Ce Macbeth français a été confié à Pierre Audi, qui livre un spectacle d’une grande sobriété et parfaitement fluide, un spectacle bien ficelé mais un peu plat. Dans le programme de salle, le metteur en scène mentionne l’affaire Dreyfus, Sarah Bernhardt ou encore les théâtres baroques, mais aucune de ces références ne semble transparaître dans la production. La première partie se déroule dans un décor répliquant le Teatro Regio, théâtre dans le théâtre donc, dans une atmosphère sombre et oppressante. Les chanteurs et les choristes sont tous vêtus de noir, les sorcières en robes et les messieurs en costumes et hauts‑de‑forme. Pierre Audi s’est tout particulièrement attaché à la relation Lady Macbeth/Macbeth, ce dernier étant clairement sous la coupe de sa femme, une soumission accentuée par la différence de stature entre les deux interprètes, la chanteuse étant plus grande que le chanteur. Une trappe au milieu du plateau fait apparaître et disparaître les personnages et permet de dissimuler les crimes, qu’on ne voit jamais sur scène. Le décor et l’esthétique de la seconde partie sont entièrement différents : l’intrigue se joue entre des grilles métalliques suspendues aux cintres, dans un superbe jeu de lumières cette fois, allant du blanc au rouge en passant par le bleu et le vert. Dans les scènes de ballet, Macbeth et sa Lady sont doublés par des danseurs, Lady Macbeth étant même détriplée. Sobriété, simplicité et fluidité, tels sont les maîtres‑mots de cette production.
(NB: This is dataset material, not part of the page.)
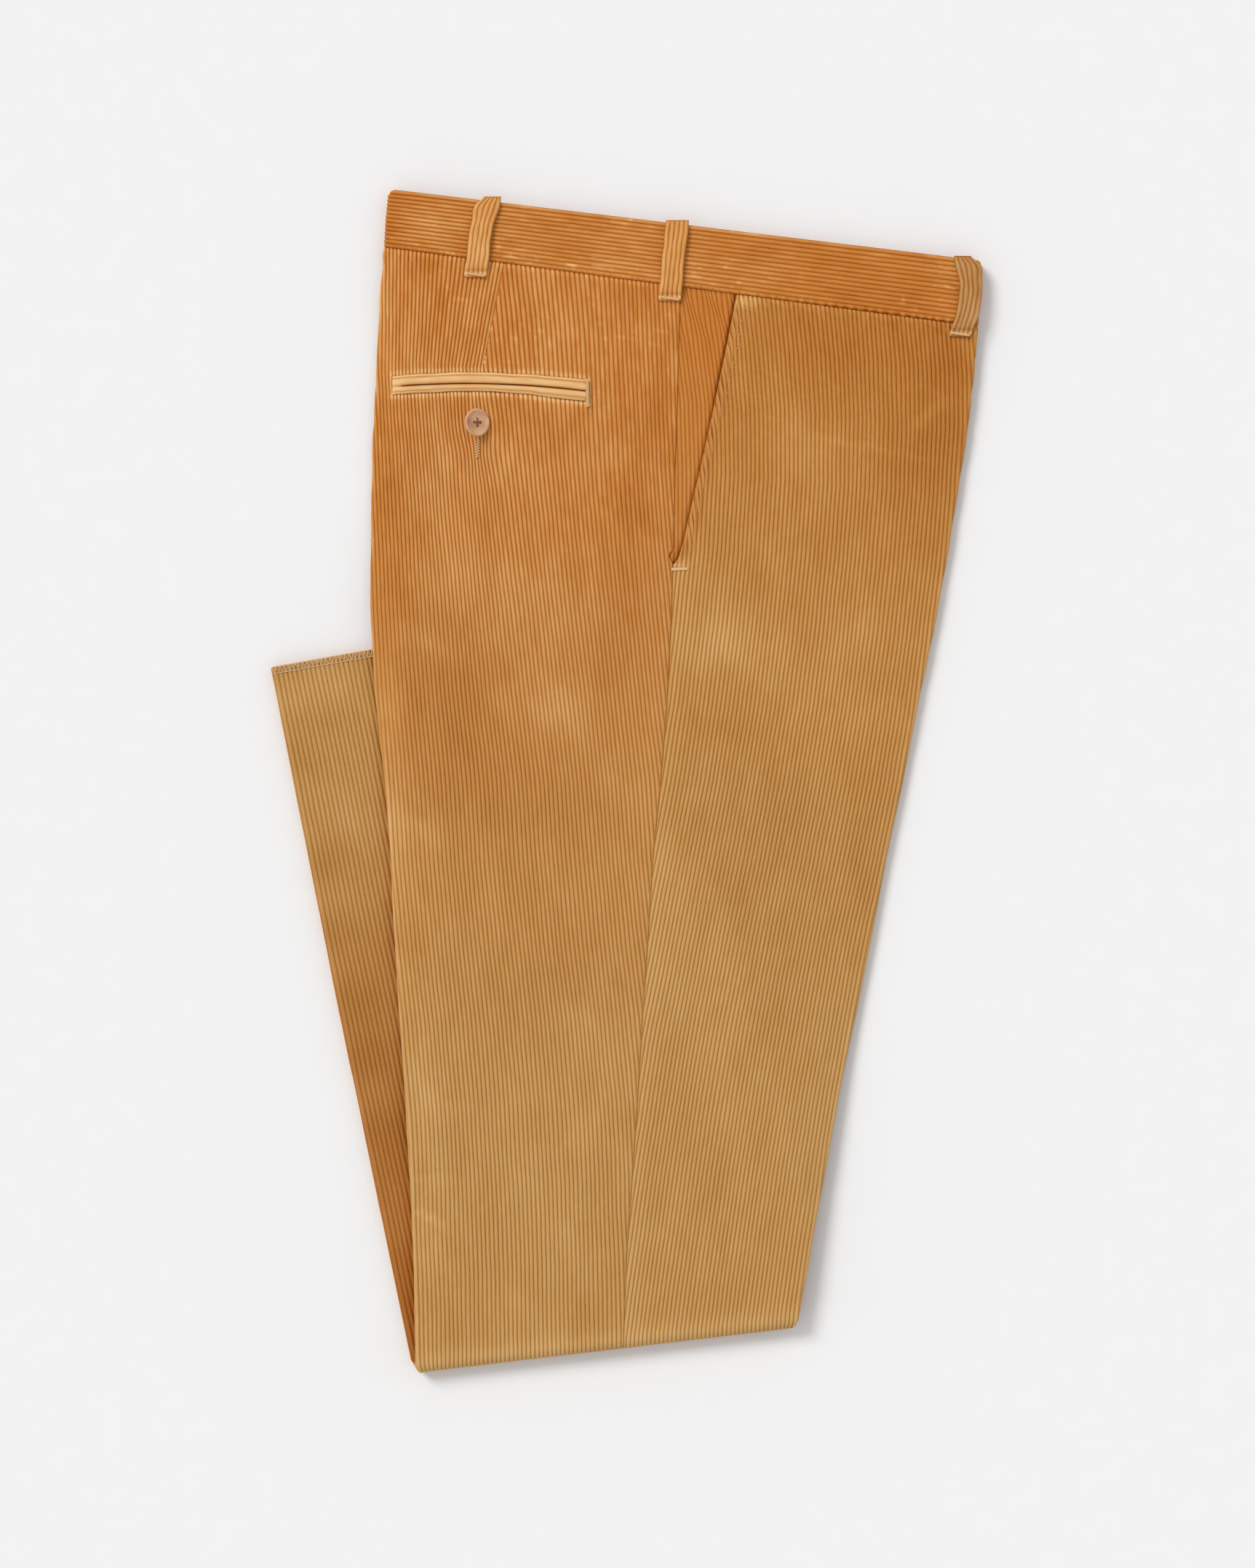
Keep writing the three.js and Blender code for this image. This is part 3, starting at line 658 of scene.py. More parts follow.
def front_tone(x, y, height, count):
    edge = np.where(y >= POCKET_END, along(POCKET_EDGE, "x", y), section("seam", y))
    from_edge = x - edge
    slanted = (y >= POCKET_END).astype(float)
    seam_shows = 0.05 + 0.25 * ease((y + 50) / 250)
    shade = (1 - slanted) * (seam_shows * dotted(from_edge, y) + 0.14 * bump(from_edge - 4, 5))
    shade = shade + pale_ends(WAIST_Y - y, height, count, 0.25)
    shade = shade + 0.7 * bump(from_edge - 2, 3) * bump(y - 312, 9)
    rope = pocket_rope(y, from_edge) + 0.4 * noise(0 * y, y / 3, 39)
    # Painted shade in the sunken band beside the turned slanted edge and along its stitch line, and a painted
    # highlight over the turn of the fold.
    valley_shade = -0.3 * bump(from_edge - 2.8, 2.5) - 0.15 * bump(from_edge - 7.4, 0.8)
    shade = shade + slanted * valley_shade + 0.4 * bump(y - FOLD_Y + 4, 8)
    crease = 0.3 * bump(section("front", y) - x - 0.5, 1.8)
    # Painted highlight on raised front creases, painted shade on sunken ones.
    crease = crease + 0.5 * crease_relief(FRONT_CREASES, x, y)
    strength = 0.08 + 0.1 * ease((y - 250) / 60)
    return shade + crease + strength * streaks(count, y, 40) + patches(FRONT_PATCHES, x, y, 33)


def plain_tone(x, y, height, count):
    return 0.1 * noise(x / 30, y / 50, 35) + 0.1 * streaks(count, y, 46)


def lower_tone(x, y, height, count):
    """The left leg's strip is darker where the stack lies on it and just beside it, a painted shadow of the
    stack.
    """
    world = place(LEFT, x, y + 0 * x, LIP_OUTSIDE)
    level = height_at(world[..., 0], world[..., 1])
    clear = section("back", level) - world[..., 0]
    clouds = 0.3 * noise(x / 28 + 3, y / 22, 66)
    # The two bumps of clear paint the stack's shadow on the strip.
    return (plain_tone(x, y, height, count) + clouds - 0.5 * bump(np.maximum(clear, 0), 3.5)
            - 0.1 * bump(np.maximum(clear, 0), 12))


def spread(*stops):
    """Heights from stop to stop, each stretch with its own step."""
    rows = []
    for (start, step), (end, _) in zip(stops, stops[1:]):
        parts = max(1, round(abs(end - start) / step))
        rows += [start + (end - start) * i / parts for i in range(parts)]
    return rows + [stops[-1][0]]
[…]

Les chanteurs principaux ne rendent malheureusement pas justice à la traduction française de Charles Nuitter et Alexandre Beaumont, à l’exception de Michele Pertusi dans le rôle de Banquo. Sa diction est impeccable, en raison sûrement de sa longue fréquentation des rôles français (on pense notamment à Philippe II et à Guillaume Tell). De plus, le chant est noble et élégant, avec un superbe legato, quand bien même le timbre a un peu perdu de son mordant et de sa patine avec le temps. Lidia Fridman fait forte impression en Lady Macbeth, avec sa stature svelte et élancée, mais aussi avec son aisance vocale, ses aigus atteints avec facilité, ses vocalises acérées et ses accents péremptoires. Léger bémol : son timbre plutôt clair ne lui permet pas de traduire toute la noirceur du personnage. Et la scène du somnambulisme, le grand moment de l’opéra, ne dégage guère d’émotion, même si toutes les notes sont là. Ernesto Petti incarne un Macbeth dominé par sa Lady, vulnérable et dépassé par les événements ; le chant est extrêmement bien projeté, avec un sens évident du phrasé, quand bien même il ne s’embarrasse pas de subtilités. En Macduff, Luciano Ganci force quelque peu ses moyens, livrant un chant vaillant mais peu nuancé. Dans la fosse, à la tête de la Filarmonica Arturo Toscanini, Roberto Abbado propose une lecture particulièrement théâtrale et tendue, une lecture transparente et précise aussi, avec un sens évident de l’impulsion rythmique et des couleurs. Voilà une rareté qui méritait d’être exhumée. L’année prochaine, Parme proposera l’édition italienne de Macbeth de 1847, une rareté elle aussi.